Trazendo uma óbvia influência de longas como “Os Doze Condenados” (Robert Aldrich, 1967), “A Cruz de Ferro” (Sam Peckinpah, 1977) e “O Resgate do Soldado Ryan” (Steven Spielberg, 1998), Gunn compõe um verdadeiro desfile de violência e sangue, mas também aproveita o tempo para desenvolver esse excêntrico plantel e as relações entre eles, nos oferecendo até insights sobre seus traumas e como eles enxergam o mundo, e dando a eles diferentes tons de sombras – especialmente por quase todos eles serem, bem, vilões.
Alguns personagens, à primeira vista, parecem ridículos, mas todos eles são potenciais ameaças até mesmo para os demais membros da equipe, o que gera uma interessante tensão, presente mesmo em momentos de “respiro”, como a breve passagem em um “centro de diversão para adultos”. Figuras mais “sérias”, como Amanda Waller e Sanguinário seriam, em tese, mais simples de terem páthos mais desenvolvidos, mas até quem poderia facilmente tornar-se uma caricatura patética em outras mãos, ganha arcos dramáticos com peso real, algo que, inclusive, reforça os momentos mais bem-humorados, dando muito material para o elenco. Daniella Melchior e David Dastmalchian, especialmente, surpreendem e muito como Caça-Ratos 2 e Bolinha nesse sentido.
Margot Robbie entrega a melhor versão de sua Arlequina até aqui, sendo a mistura perfeita de caos e carisma – sua “emancipação fantabulosa” funciona bem melhor aqui do que em “Aves de Rapina” (Cathy Yan, 2020). Viola Davis finalmente consegue trazer uma perigosa e intimidadora presença como Amanda Waller, algo em que a produção de 2016 falhou miseravelmente em fazê-lo, a despeito do inegável talento da intérprete.
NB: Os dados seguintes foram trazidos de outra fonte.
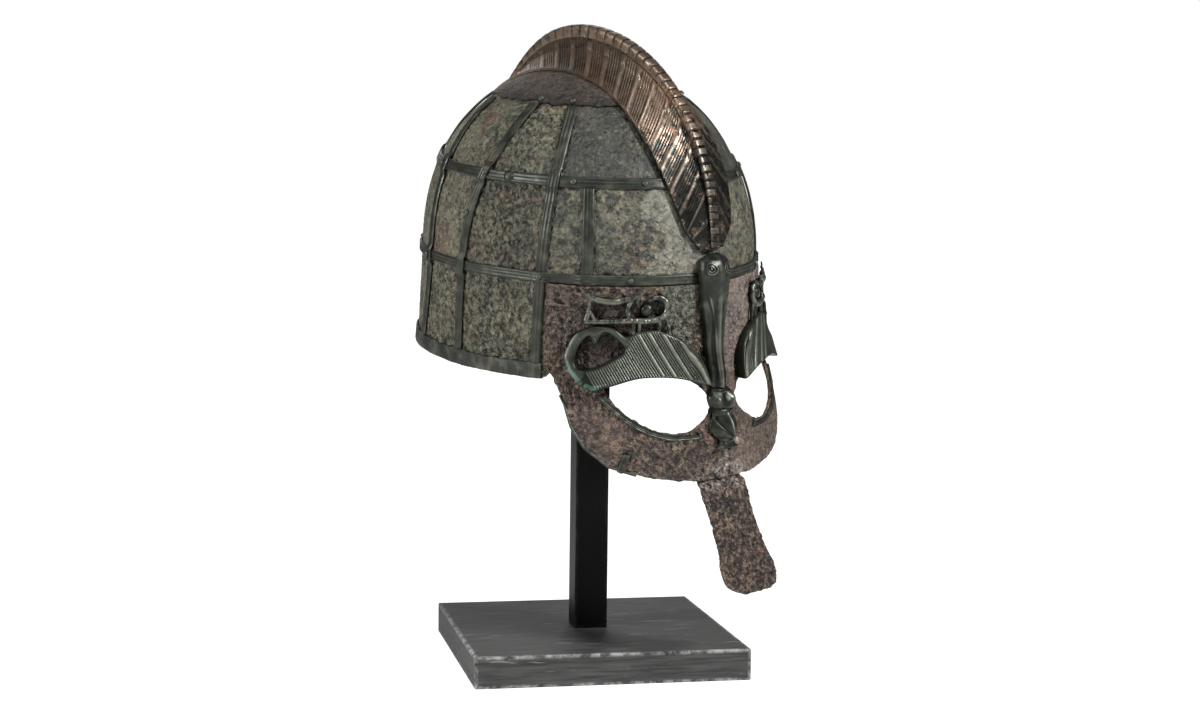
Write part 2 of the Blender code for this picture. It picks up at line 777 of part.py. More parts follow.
def crest_point(angle, across, height):
    """A point at a distance across the crest and a height over its seat in the middle."""
    turn = math.radians(angle)
    seat = crest_shell_point(angle, 0.0, OVER_STRIP)
    x, y = ridge_turned(across, -height * math.cos(turn))
    return seat + Vector((x, y, height * math.sin(turn)))


def crest_half(angle, side, flute, slant):
    """One flank of a section, from the edge of its foot up to the band along the ridge."""
    height = CREST_HEIGHT * read_table(CREST_SECTIONS, "angle", "height", angle)
    half = CREST_HALF_WIDTH * read_table(CREST_SECTIONS, "angle", "width", angle - slant)
    band = CREST_BAND_WIDTH * blend(0.7, 1.0, height / CREST_HEIGHT) / 2
    shelf = height * (1 - CREST_BAND_SHARE)
    points = [crest_shell_point(angle - slant, side * half, OVER_STRIP)]
    points.append(crest_shell_point(angle - slant, side * half, OVER_STRIP + CREST_EDGE))
    for share in CREST_FLANK:
        across = blend(half, band * CREST_WEB_SHARE, share)
        place = angle - slant * (1 - share)
        foot = crest_shell_point(place, side * across, OVER_STRIP + CREST_EDGE)
        web = crest_point(place, side * across, shelf)
        swell = flute * math.sin(math.pi * (share * 0.6 + 0.2))
        points.append(foot.lerp(web, share**CREST_HOLLOW) + Vector((side * swell, 0.0, 0.0)))
    points.append(crest_point(angle, side * band, shelf + band * 0.3))
    points.append(crest_point(angle, side * band, height * 0.96))
    return points


def make_crest():
    first = CREST_SECTIONS[0]["angle"]
    last = CREST_SECTIONS[-1]["angle"]
    count = CREST_FLUTES * 2
    sections = []
    for k in range(count + 1):
        angle = blend(first, last, k / count)
        fade = min(1.0, (angle - first) / CREST_FADE, (last - angle) / CREST_FADE)
        flute = CREST_FLUTE_DEPTH * (1 if k % 2 else -1) * fade
        slant = CREST_SLANT * fade
        right = crest_half(angle, -1, flute, slant)
        left = crest_half(angle, 1, flute, slant)
        height = CREST_HEIGHT * read_table(CREST_SECTIONS, "angle", "height", angle)
        foot = (right[0] + left[0]) / 2
        reach = math.degrees(math.atan2(foot.z, math.hypot(foot.x, foot.y)))
        reach = reach if foot.y < 0 else 180.0 - reach
        middle = []
        for across in (CREST_HALF_WIDTH / 2, 0.0, -CREST_HALF_WIDTH / 2):
            middle.append(crest_shell_point(reach, across, OVER_STRIP))
        sections.append(right + [crest_point(angle, 0.0, height)] + left[::-1] + middle)
    loft("crest", sections, "crest_bronze", helmet_frame)


# Visor, nasal, brows and mounts


def visor_flare(z):
    """How far the visor stands off the line of the bowl: straight between two of its slices."""
    above = math.floor(-z / VISOR_SLICE)
    shares = []
    for depth in (above * VISOR_SLICE, (above + 1) * VISOR_SLICE):
        shares.append(soft_step((depth - FLARE_START) / (FLARE_END - FLARE_START)))
    return VISOR_FLARE * blend(*shares, -z / VISOR_SLICE - above)


def over_visor(z):
    return SKIN + visor_flare(z) + VISOR_WALL + GAP


def make_visor():
    half = [(math.radians(VISOR_HALF_ANGLE) * FLAT_RADIUS, -VISOR_TOP_DROP)]
    half += flat_loop(VISOR_OUTLINE, 1, 0.0, VISOR_HALF_ANGLE, 0.0, VISOR_HEIGHT)
    half.append((NASAL_WIDTH / 2, -VISOR_HEIGHT))
    outline = half + [(-u, v) for u, v in reversed(half)]
    loops = [outline]
    for side in (1, -1):
        rows = flat_loop(EYE_OUTLINE, side, EYE_START, EYE_SPAN, EYE_DROP, EYE_HEIGHT)
        loops.append(smooth_loop(rows, 2))
    bent_plate(
        "visor",
        loops,
        VISOR_WALL,
        BOWL_CHORD / 2,
        VISOR_SLICE,
        lambda u, v, share: SKIN + visor_flare(v) + share * VISOR_WALL,
        "visor_iron",
    )


def make_eye_edging():
    """A bronze lip along the lower half of each eye opening, on the visor's outer face."""
    lower = [row for row in EYE_OUTLINE if row["down"] > 0.3 and row["round"] > 0.15]
    for side, word in ((1, "right"), (-1, "left")):
        line = flat_loop(lower, side, EYE_START, EYE_SPAN, EYE_DROP, EYE_HEIGHT)
        centre = Vector((side * math.radians(EYE_START + EYE_SPAN / 2) * FLAT_RADIUS, -EYE_DROP))
        sections = []
        for place in smooth_loop(line, 2)[: (len(line) - 1) * 2 + 1]:
            out = (place - centre).normalized()
            section = []
            for across, up in ((-0.5, 0.0), (0.5, 0.0), (0.5, 0.4), (0.2, 1.0), (-0.2, 1.0), (-0.5, 0.4)):
                spot = place + out * (EDGING_INSET + across * EDGING_WIDTH)
                away = over_visor(spot.y) + up * EDGING_WALL
                section.append(shell_point(math.degrees(spot.x / FLAT_RADIUS), spot.y, away))
            sections.append(section)
        loft(f"eye_edging_{word}", sections, "strip_bronze", helmet_frame)


NASAL_SECTION = [
    (-1.0, 0.2), (-0.85, 0.0), (0.85, 0.0), (1.0, 0.2), (1.0, 0.7), (0.7, 1.0), (-0.7, 1.0), (-1.0, 0.7)
]


def make_nasal():
    """The bar, flush with the visor below its edge and with a tongue behind it."""
    edge = -VISOR_HEIGHT
    front_radius = BOWL_HALF_WIDTH**2 / BOWL_HALF_LENGTH
    line = []
    for z in (edge + NASAL_TONGUE, edge - GAP):
        away = SKIN + visor_flare(z) - 2 * GAP - NASAL_WALL
        line.append({"z": z, "y": shell_point(0.0, z, away).y, "width": NASAL_TONGUE_SHARE})
    for row in NASAL_SECTIONS:
        away = SKIN + visor_flare(edge) + NASAL_FLARE * row["down"] ** NASAL_CURVE
        z = edge - NASAL_LENGTH * row["down"]
        line.append({"z": z, "y": shell_point(0.0, edge).y - away, "width": row["width"]})
    sections = []
    for row in line:
        half = NASAL_WIDTH * row["width"] / 2
        section = []
        for across, up in NASAL_SECTION:
            bow = (across * half) ** 2 / (2 * front_radius)
            y = row["y"] + bow - up * NASAL_WALL
            section.append(Vector((*ridge_turned(across * half, y), row["z"])))
        sections.append(section)
    loft("nasal_strip", sections, "visor_iron", helmet_frame)


def make_brows():
    """The cast brows: a thin upper edge, and a lower edge that stands out like an eave."""
    for side, word in ((1, "right"), (-1, "left")):
        place = (side, BROW_START, BROW_SPAN, BROW_DROP, BROW_HEIGHT)
        loops = [smooth_loop(flat_loop(BROW_OUTLINE, *place), 2)]
        loops.append(smooth_loop(flat_loop(BROW_LOOP, *place), 2))

        def offset(u, v, share):
            down = min(1.0, max(0.0, (-v - BROW_DROP) / BROW_HEIGHT))
            return over_visor(v) + share * (BROW_WALL + BROW_EAVE * down)

        bent_plate(f"brow_{word}", loops, BROW_WALL, BOWL_CHORD / 2, VISOR_SLICE, offset, "cast_bronze")


def make_mounts():
    for side, word in ((1, "right"), (-1, "left")):
        place = (side, MOUNT_START, MOUNT_SPAN, MOUNT_DROP, MOUNT_HEIGHT)
        loops = [smooth_loop(flat_loop(MOUNT_OUTLINE, *place), 1)]
        loops += [smooth_loop(flat_loop(rows, *place), 1) for rows in MOUNT_OPENINGS]
        bent_plate(
            f"pierced_mount_{word}",
            loops,
            MOUNT_WALL,
            BOWL_CHORD / 2,
            VISOR_SLICE,
            lambda u, v, share: over_visor(v) + share * MOUNT_WALL,
            "cast_bronze",
            one_opening_a_slice=False,
        )


# Beast head and nose mount


def front_seat(z):
    """The y at which a mount down the middle of the front sits, over the hoop or the visor."""
    if z > -VISOR_TOP_DROP:
        return shell_point(0.0, z, max(OVER_STRIP, over_visor(0.0)) + GAP).y
    return shell_point(0.0, z, over_visor(z) + GAP).y


def half_round(width, depth, seat, z, points=9):
    """A flat-backed section: a half round of that width and depth standing on its seat."""
    section = []
    for k in range(points):
        turn = math.pi * k / (points - 1)
        x = -width / 2 * math.cos(turn)
        y = seat - depth * math.sin(turn) ** 0.8
        section.append(Vector((*ridge_turned(x, y), z)))
    return section


def make_beast_head():
    sections = []
    for row in HEAD_SECTIONS:
        z = HEAD_TOP_RISE - row["down"] * HEAD_LENGTH
        seat = front_seat(z)
        sections.append(half_round(HEAD_WIDTH * row["width"], HEAD_DEPTH * row["depth"], seat, z))
    loft("beast_head", sections, "cast_bronze", helmet_frame)


def make_nose_mount():
    sections = []
    top = HEAD_TOP_RISE - HEAD_LENGTH - GAP
    for row in NOSE_SECTIONS:
        z = top - row["down"] * NOSE_LENGTH
        seat = front_seat(z)
        sections.append(half_round(NOSE_WIDTH * row["width"], NOSE_DEPTH * row["depth"], seat, z, 7))
    loft("nose_mount", sections, "cast_bronze", helmet_frame)


# Stand


def make_stand():
    bm = bmesh.new()
    bmesh.ops.create_cube(bm, size=1.0)
    for vert in bm.verts:
        vert.co = (vert.co.x * BASE_WIDTH, vert.co.y * BASE_WIDTH, (vert.co.z + 0.5) * BASE_HEIGHT)
    base = add_from_bmesh("stand_base", bm, "black_wood", None)
    base.rotation_euler.z = math.radians(STAND_TURN)
    edge = base.modifiers.new("edge", "BEVEL")
    edge.width = BASE_CHAMFER
    edge.segments = 1

    rings = []
    for z in bowl_rings()[PAD_RINGS:0:-1]:
        corners = [360.0 * k / BOWL_SIDES for k in range(BOWL_SIDES)]
        rings.append([shell_point(angle, z, -BOWL_WALL - GAP) for angle in corners])
    underside = rings[0][0].z - PAD_DEPTH
    rings.insert(0, [Vector((point.x, point.y, underside)) for point in rings[0]])
    loft("stand_pad", rings, "black_wood", helmet_frame)

    tilt = helmet_frame.rotation_euler.to_matrix()
    normal = tilt @ Vector((0.0, 0.0, 1.0))
    under = Vector(helmet_frame.location) + tilt @ Vector((0.0, 0.0, underside))
    spin = Euler((0.0, 0.0, math.radians(STAND_TURN))).to_matrix()
    bm = bmesh.new()
    bmesh.ops.create_cube(bm, size=POST_WIDTH)
    for vert in bm.verts:
        spot = spin @ Vector((vert.co.x, vert.co.y, 0.0))
        away = normal.xy.dot(spot.xy - under.xy) / normal.z
        top = under.z - away - GAP
        vert.co.z = top if vert.co.z > 0 else BASE_HEIGHT + GAP
    post = add_from_bmesh("stand_post", bm, "black_wood", None)
    post.rotation_euler.z = math.radians(STAND_TURN)


clear_scene()
collection = make_collection()
materials = {name: make_material(name, look) for name, look in COLOURS.items()}
helmet_frame = make_helmet_frame()
make_stand()
make_bowl()
make_crown_plate()
make_upper_hoop()
make_lower_hoop()
make_uprights()
make_short_uprights()
make_rim_binding()
make_rivets()
make_crest()
make_visor()
make_eye_edging()
make_nasal()
make_brows()
make_mounts()
make_beast_head()
make_nose_mount()
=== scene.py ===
import math
import bpy
import numpy as np
from mathutils import Euler, Matrix, Vector, noise


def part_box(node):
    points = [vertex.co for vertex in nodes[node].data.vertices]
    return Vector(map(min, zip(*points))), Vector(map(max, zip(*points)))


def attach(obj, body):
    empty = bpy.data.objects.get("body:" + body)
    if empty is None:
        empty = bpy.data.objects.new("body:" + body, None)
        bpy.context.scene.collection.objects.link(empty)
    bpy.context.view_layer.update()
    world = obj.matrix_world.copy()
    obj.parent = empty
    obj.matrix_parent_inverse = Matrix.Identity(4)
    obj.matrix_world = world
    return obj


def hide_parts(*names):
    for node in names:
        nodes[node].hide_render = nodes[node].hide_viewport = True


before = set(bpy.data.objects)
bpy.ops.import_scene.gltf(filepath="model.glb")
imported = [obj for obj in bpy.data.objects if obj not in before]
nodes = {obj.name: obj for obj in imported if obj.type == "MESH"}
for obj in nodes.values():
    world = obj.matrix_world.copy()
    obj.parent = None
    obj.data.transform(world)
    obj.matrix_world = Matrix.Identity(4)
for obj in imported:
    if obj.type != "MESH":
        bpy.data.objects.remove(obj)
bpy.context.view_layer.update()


# small helpers


def report(words):
    print("helmet:", words)


def deselectAll():
    if bpy.context.mode != "OBJECT":
        bpy.ops.object.mode_set(mode="OBJECT")
    bpy.ops.object.select_all(action="DESELECT")


def selectOnly(piece):
    deselectAll()
    piece.select_set(True)
    bpy.context.view_layer.objects.active = piece


def pointsOf(piece):
    flat = np.empty(len(piece.data.vertices) * 3, np.float32)
    piece.data.vertices.foreach_get("co", flat)
    return flat.reshape(-1, 3).astype(float)


def setPoints(piece, points):
    piece.data.vertices.foreach_set("co", np.asarray(points, np.float32).ravel())
    piece.data.update()


def normalsOf(piece):
    flat = np.empty(len(piece.data.vertices) * 3, np.float32)
    piece.data.vertices.foreach_get("normal", flat)
    return flat.reshape(-1, 3).astype(float)


def setAttribute(piece, name, values):
    attribute = piece.data.attributes.new(name, "FLOAT", "POINT")
    attribute.data.foreach_set("value", np.asarray(values, np.float32))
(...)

O Sanguinário, óbvio substituto para o Pistoleiro de Will Smith — até mesmo em seu conflito familiar —, consegue se sustentar graças ao bom trabalho de Idris Elba, que dá uma personalidade própria e mais séria ao mercenário e o diferencia bem do personagem vivido por Smith. Sua disputa de “macho alfa” com o Pacificador de John Cena rende ótimos momentos. O diretor também acrescenta nessa receita seu timing e senso de comédia desenvolvidos em seus anos com a Troma Entertainment (companhia de filmes B conhecida por longas toscos e surtados) e a própria natureza dos quadrinhos da DC Comics. A mistura de violência, humor e drama vem na medida certa para que o público tenha o mínimo de empatia pelos “vilões” que compõem o Esquadrão do título para se preocupar com o destino de cada um deles – e o título aqui faz, de fato, sentido. Não espere que todo mundo chegue ao final de projeção inteiro.
Claramente apaixonado pelas HQs do Esquadrão Suicida de John Ostrander (quadrinista que revolucionou a equipe nos anos 1980 e inclusive faz uma ponta no filme), o cineasta não tem pudor de usar elementos da nona arte quando cabíveis, e isso se reflete também no visual do filme. Ao contrário dos trabalhos de Zack Snyder na DC, que preferia buscar referências em pintores renascentistas na composição de seus quadros e nas cores de baixa saturação, visando impor um clima mais “solene” àquelas produções, Gunn se permite brincar com elementos próprios da narrativa visual quadrinístíca, com uma fotografia mais colorida e um visual mais estilizado.
Em meio à verdadeira carnificina que ocorre em tela, conseguimos de fato compreender o que está acontecendo no quadro — algo infelizmente raro em produções desse porte hoje em dia. O diretor mostra ter controle pleno das cenas, evitando que as set pieces se tornem confusas ou excessivamente poluídas, além de serem bem diferentes entre si, contando com batalhas com exércitos, combates mano a mano que prestam homenagem ao passado de wrestler de John Cena, duelos com armas e até uma luta contra um “kaiju”.
Tão excêntrico em seus elementos quanto seu realizador, este “O Esquadrão Suicida” acaba sendo o mais absurdo filme de James Gunn, pecando apenas em não ter um antagonista que consiga realmente fazer frente ao carisma do grupo, com os generais de Corto Maltese sendo as únicas caricaturas num filme que tem em seu rol de personagens um tubarão, um rato e uma doninha. Assim como uma estranha playlist que engloba de Johnny Cash a Marcelo D2, essa mistura de elementos discrepantes tinha tudo para ser uma bagunça, mas com a sensibilidade certa, acabou se tornando um dos blockbusters mais divertidos dos últimos anos. Recomendado.
*Em tempo: o filme possui duas cenas pós-créditos.